Necessary safeguards around investigative information also hinder broader information-sharing and intelligence-led policing, she said, raising the question of how Canada can better balance the two.

Ms. Ducharme sat on a panel with Ray Donovan, who, until September, 2024, served as the chief of operations for the U.S. Drug Enforcement Administration, and Vancouver Police Superintendent Dale Weidman, with the force’s Investigative Services Division. It was moderated by Kash Heed, a Richmond city councillor, who formerly served as the provincial minister of public safety and solicitor general and West Vancouver police chief.

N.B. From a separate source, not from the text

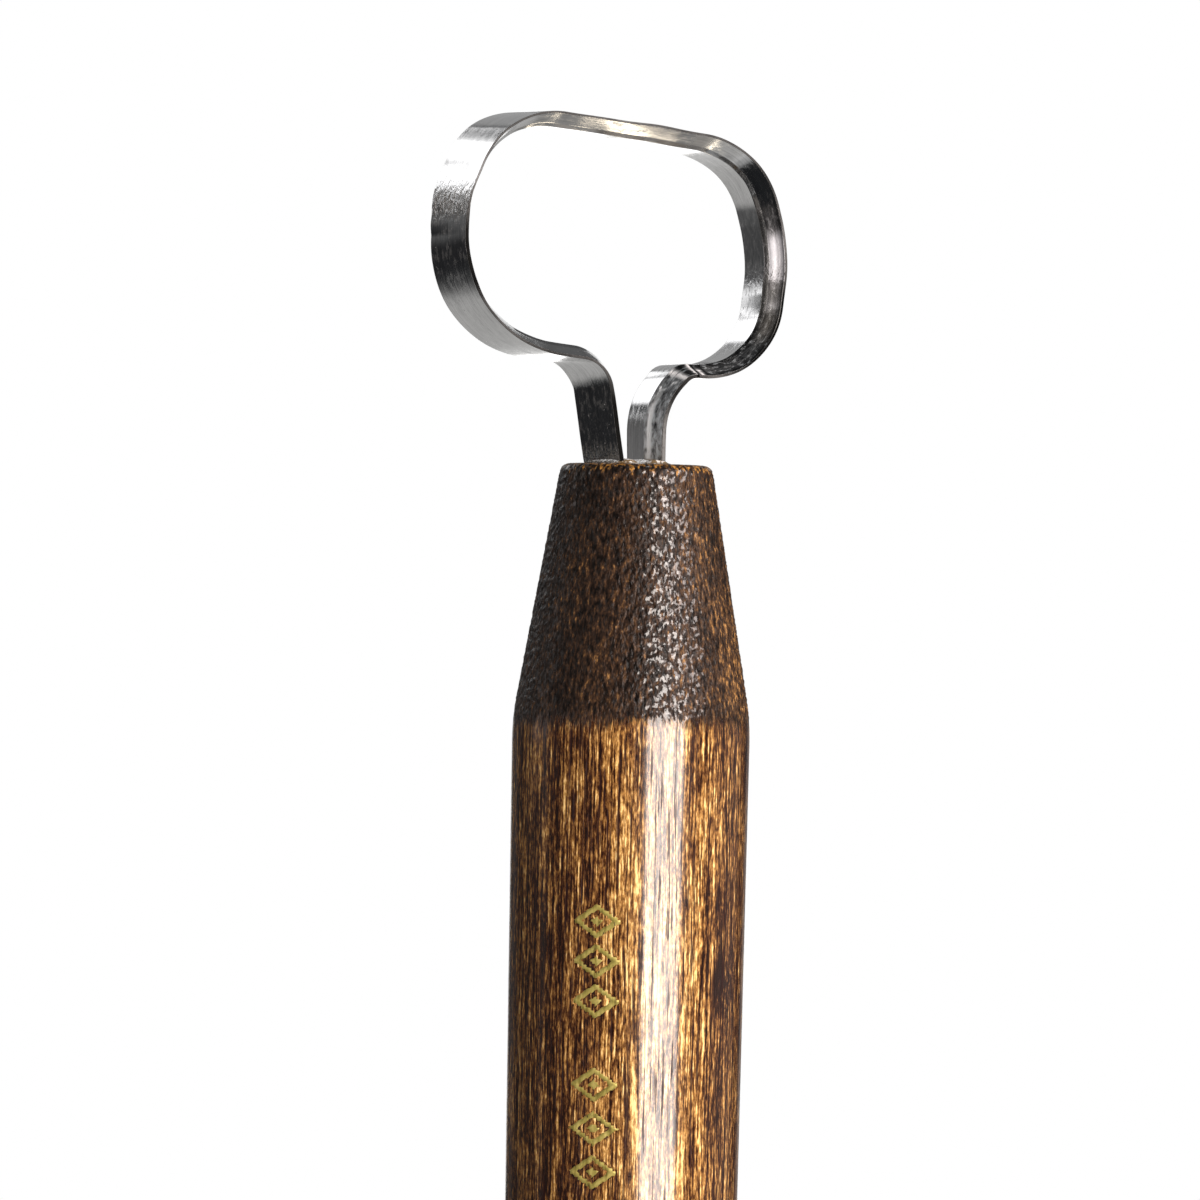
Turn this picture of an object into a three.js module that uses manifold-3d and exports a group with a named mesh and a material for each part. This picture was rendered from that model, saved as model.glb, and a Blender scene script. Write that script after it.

Mr. Donovan told the conference that in a previous position co-ordinating global investigations, his team gave “everything that we possibly could” to Canadian law enforcement agencies to advance local criminal investigations that originated in Mexico or the U.S.

However, those agencies could not share that information with policing partners because of Stinchcombe, he said – “and so it came to the point where we would grow frustrated.”

Supt. Weidman said he and others found the Supreme Court of Canada’s 2016 R. v. Jordan decision to have an even bigger impact on policing than Stinchcombe. That ruling, which sought to address unreasonable delays, established that superior court prosecutors have 30 months to complete their cases, and provincial court prosecutors 18 months.

The limits mean that any number of delays, including those caused by court backlogs, can result in charges being stayed.